> **Exercise directions**
Write out the whole listing word for word.
[BEGIN]
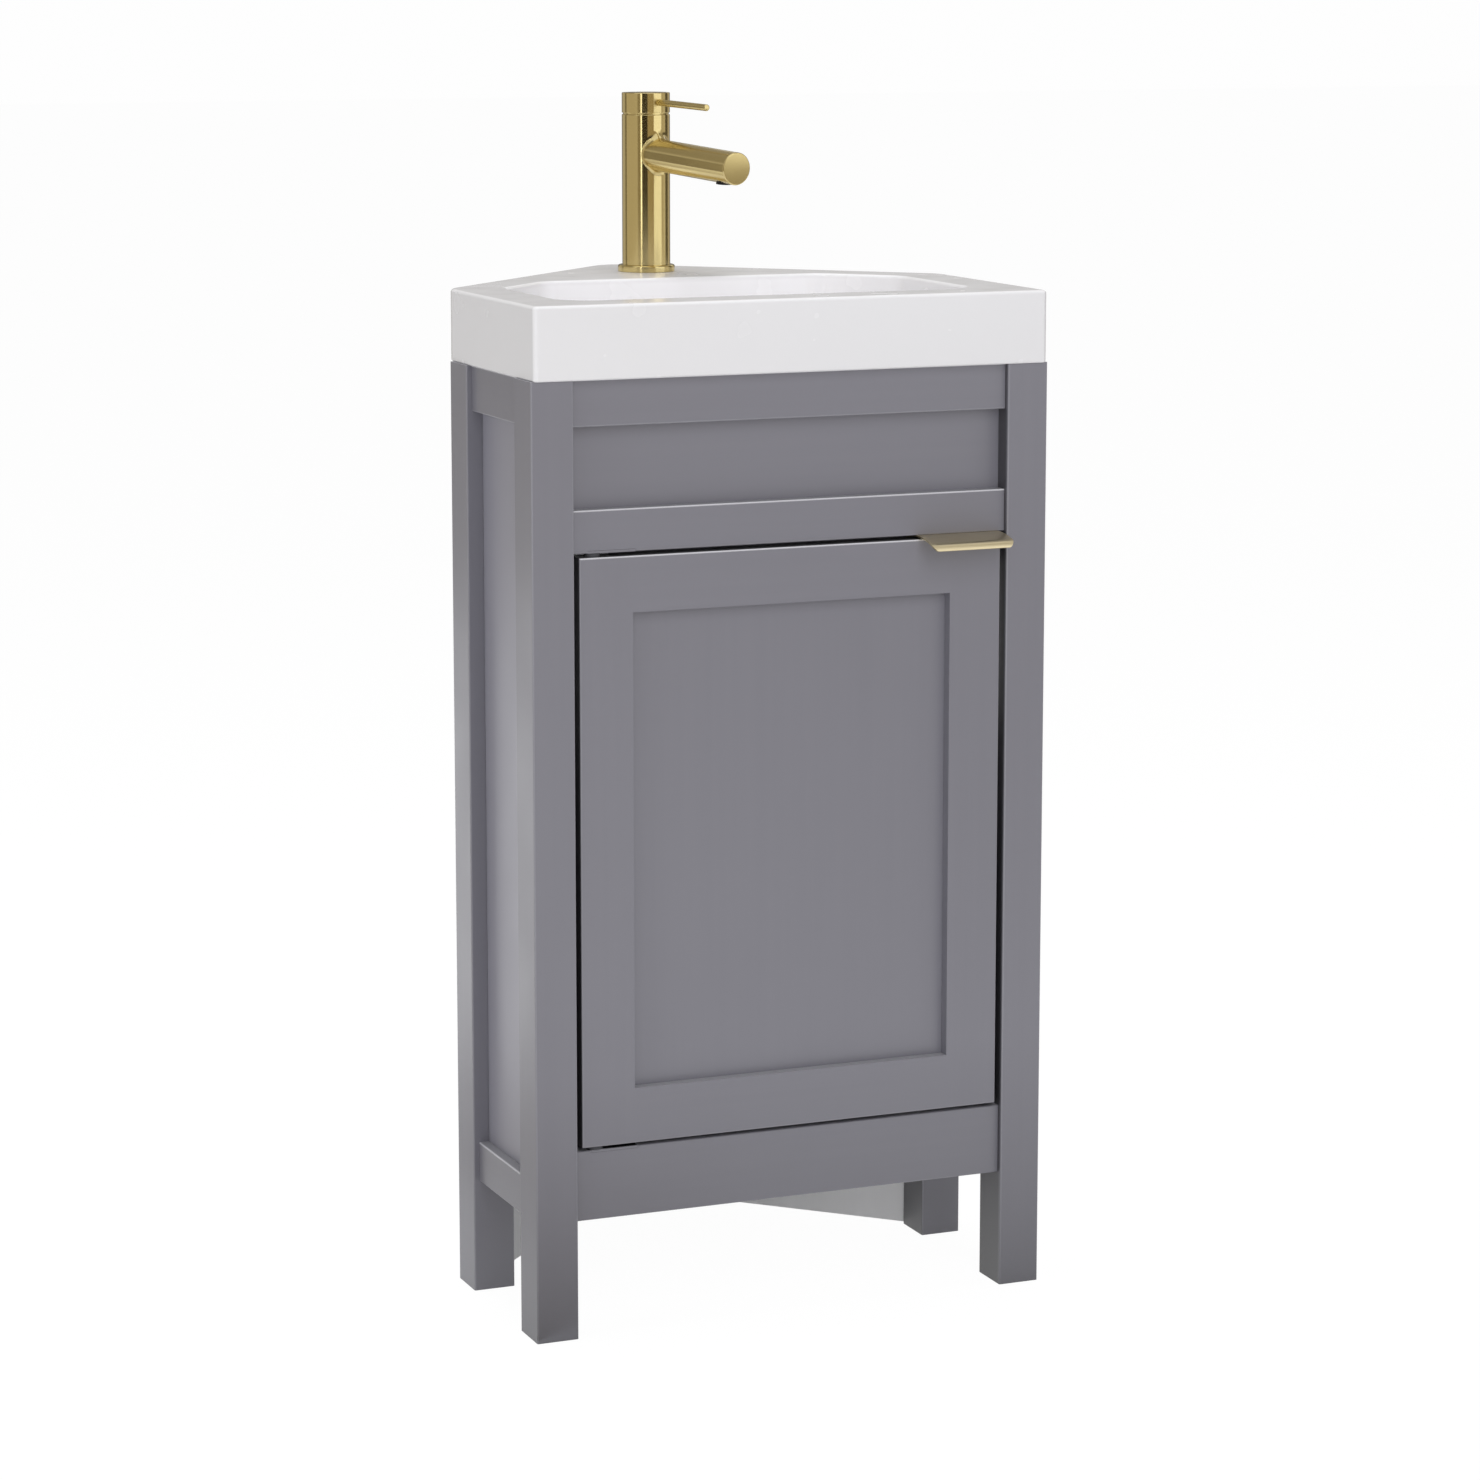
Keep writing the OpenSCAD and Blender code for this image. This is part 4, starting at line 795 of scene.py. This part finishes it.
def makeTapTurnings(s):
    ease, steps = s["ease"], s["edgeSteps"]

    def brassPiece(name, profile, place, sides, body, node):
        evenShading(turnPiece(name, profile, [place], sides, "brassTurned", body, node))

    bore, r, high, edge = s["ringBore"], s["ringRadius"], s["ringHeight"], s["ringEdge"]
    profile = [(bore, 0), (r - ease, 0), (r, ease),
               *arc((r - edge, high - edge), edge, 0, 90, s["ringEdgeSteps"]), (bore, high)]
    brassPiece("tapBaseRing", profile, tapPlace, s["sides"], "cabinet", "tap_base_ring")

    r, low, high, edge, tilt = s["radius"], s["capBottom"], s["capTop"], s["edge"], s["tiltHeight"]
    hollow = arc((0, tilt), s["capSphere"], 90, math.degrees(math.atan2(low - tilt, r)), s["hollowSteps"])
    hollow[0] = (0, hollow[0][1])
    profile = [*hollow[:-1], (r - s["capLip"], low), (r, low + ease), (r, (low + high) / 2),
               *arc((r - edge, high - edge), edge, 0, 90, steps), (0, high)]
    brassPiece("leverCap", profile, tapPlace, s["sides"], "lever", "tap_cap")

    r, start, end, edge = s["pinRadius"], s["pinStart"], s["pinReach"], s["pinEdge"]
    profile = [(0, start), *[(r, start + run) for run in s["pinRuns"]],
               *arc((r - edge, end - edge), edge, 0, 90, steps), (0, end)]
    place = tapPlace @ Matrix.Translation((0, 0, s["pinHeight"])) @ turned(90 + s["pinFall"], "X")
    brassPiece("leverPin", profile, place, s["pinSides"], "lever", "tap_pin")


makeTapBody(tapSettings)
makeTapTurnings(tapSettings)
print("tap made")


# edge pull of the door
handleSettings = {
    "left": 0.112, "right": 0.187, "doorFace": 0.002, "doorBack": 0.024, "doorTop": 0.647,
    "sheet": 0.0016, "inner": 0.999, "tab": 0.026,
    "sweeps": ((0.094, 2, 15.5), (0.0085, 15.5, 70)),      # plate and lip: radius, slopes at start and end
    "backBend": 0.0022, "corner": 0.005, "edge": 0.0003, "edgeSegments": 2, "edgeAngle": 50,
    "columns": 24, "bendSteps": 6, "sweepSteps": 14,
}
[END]
> **Output below**
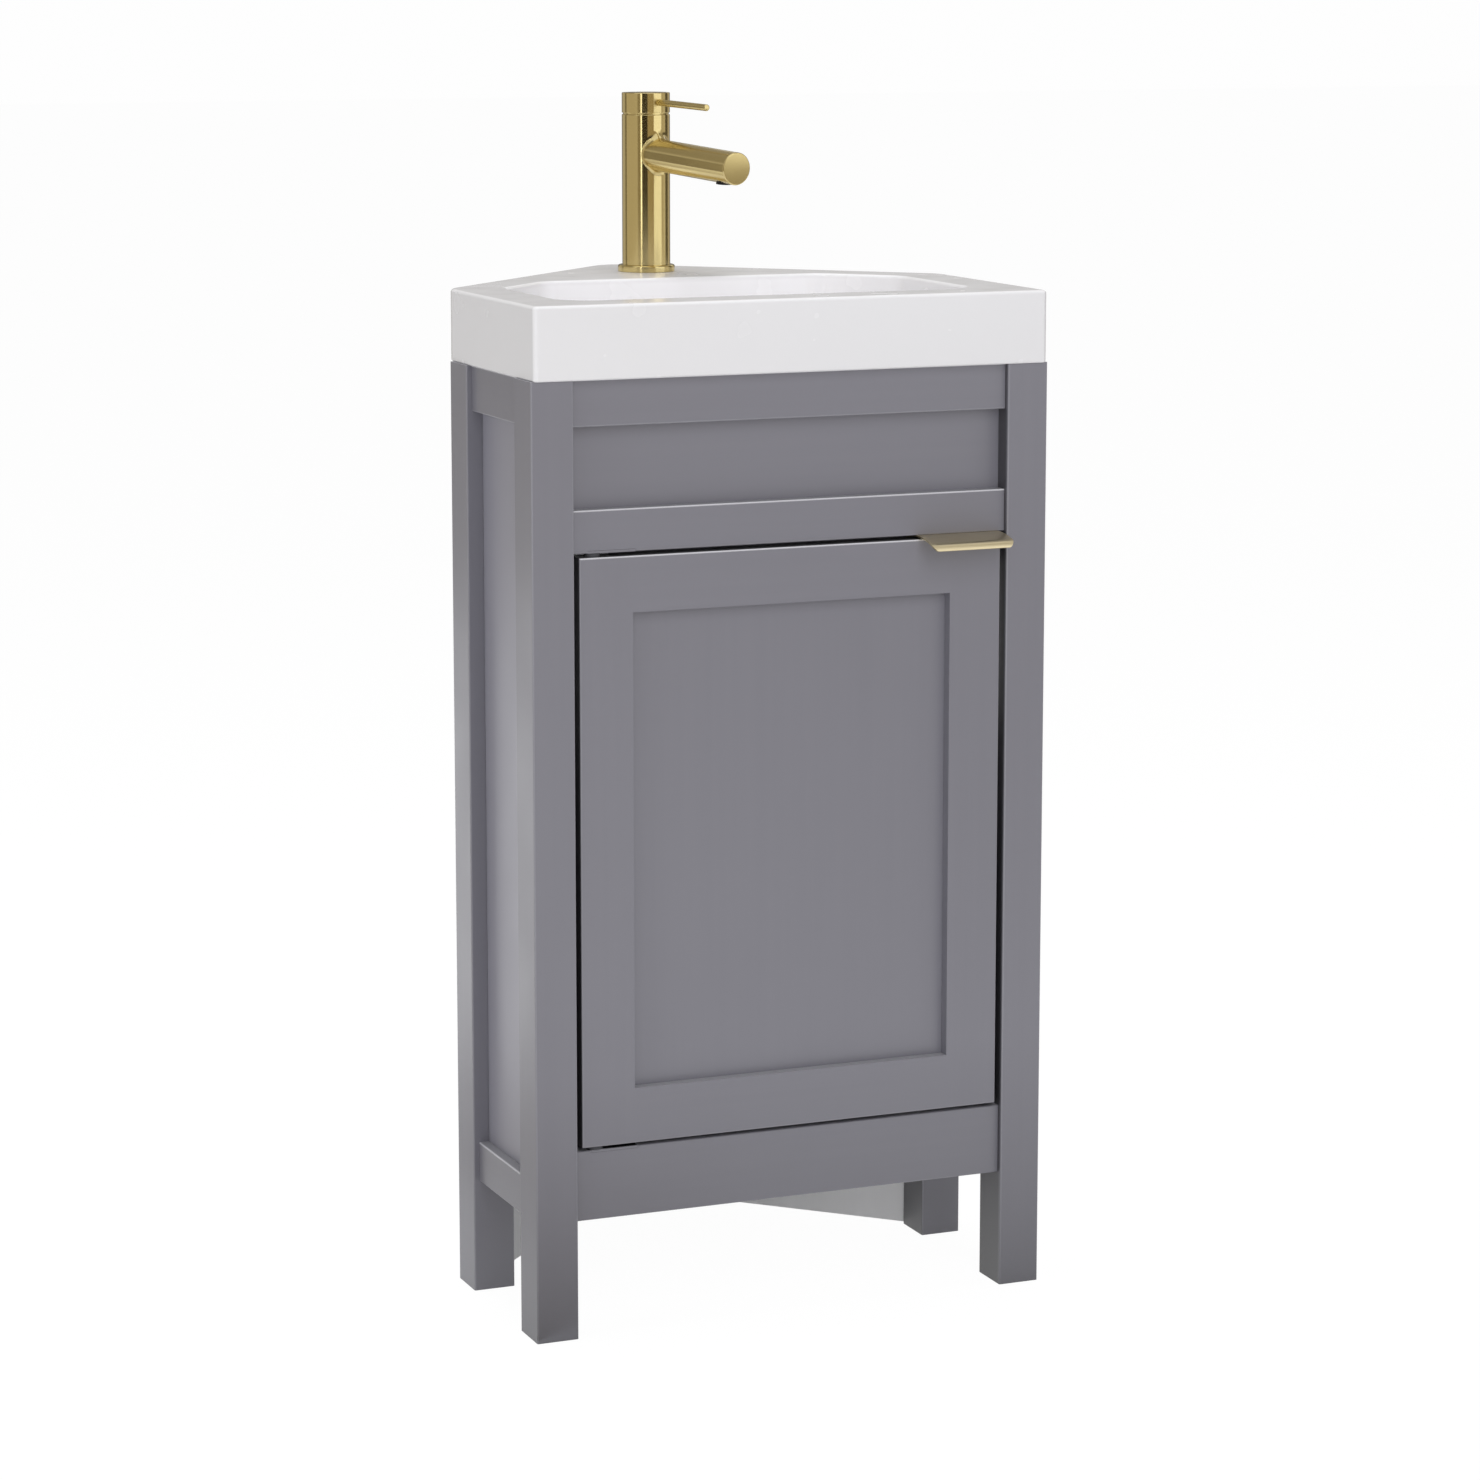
Keep writing the OpenSCAD and Blender code for this image. This is part 4, starting at line 795 of scene.py. This part finishes it.
def makeTapTurnings(s):
    ease, steps = s["ease"], s["edgeSteps"]

    def brassPiece(name, profile, place, sides, body, node):
        evenShading(turnPiece(name, profile, [place], sides, "brassTurned", body, node))

    bore, r, high, edge = s["ringBore"], s["ringRadius"], s["ringHeight"], s["ringEdge"]
    profile = [(bore, 0), (r - ease, 0), (r, ease),
               *arc((r - edge, high - edge), edge, 0, 90, s["ringEdgeSteps"]), (bore, high)]
    brassPiece("tapBaseRing", profile, tapPlace, s["sides"], "cabinet", "tap_base_ring")

    r, low, high, edge, tilt = s["radius"], s["capBottom"], s["capTop"], s["edge"], s["tiltHeight"]
    hollow = arc((0, tilt), s["capSphere"], 90, math.degrees(math.atan2(low - tilt, r)), s["hollowSteps"])
    hollow[0] = (0, hollow[0][1])
    profile = [*hollow[:-1], (r - s["capLip"], low), (r, low + ease), (r, (low + high) / 2),
               *arc((r - edge, high - edge), edge, 0, 90, steps), (0, high)]
    brassPiece("leverCap", profile, tapPlace, s["sides"], "lever", "tap_cap")

    r, start, end, edge = s["pinRadius"], s["pinStart"], s["pinReach"], s["pinEdge"]
    profile = [(0, start), *[(r, start + run) for run in s["pinRuns"]],
               *arc((r - edge, end - edge), edge, 0, 90, steps), (0, end)]
    place = tapPlace @ Matrix.Translation((0, 0, s["pinHeight"])) @ turned(90 + s["pinFall"], "X")
    brassPiece("leverPin", profile, place, s["pinSides"], "lever", "tap_pin")


makeTapBody(tapSettings)
makeTapTurnings(tapSettings)
print("tap made")


# edge pull of the door
handleSettings = {
    "left": 0.112, "right": 0.187, "doorFace": 0.002, "doorBack": 0.024, "doorTop": 0.647,
    "sheet": 0.0016, "inner": 0.999, "tab": 0.026,
    "sweeps": ((0.094, 2, 15.5), (0.0085, 15.5, 70)),      # plate and lip: radius, slopes at start and end
    "backBend": 0.0022, "corner": 0.005, "edge": 0.0003, "edgeSegments": 2, "edgeAngle": 50,
    "columns": 24, "bendSteps": 6, "sweepSteps": 14,
}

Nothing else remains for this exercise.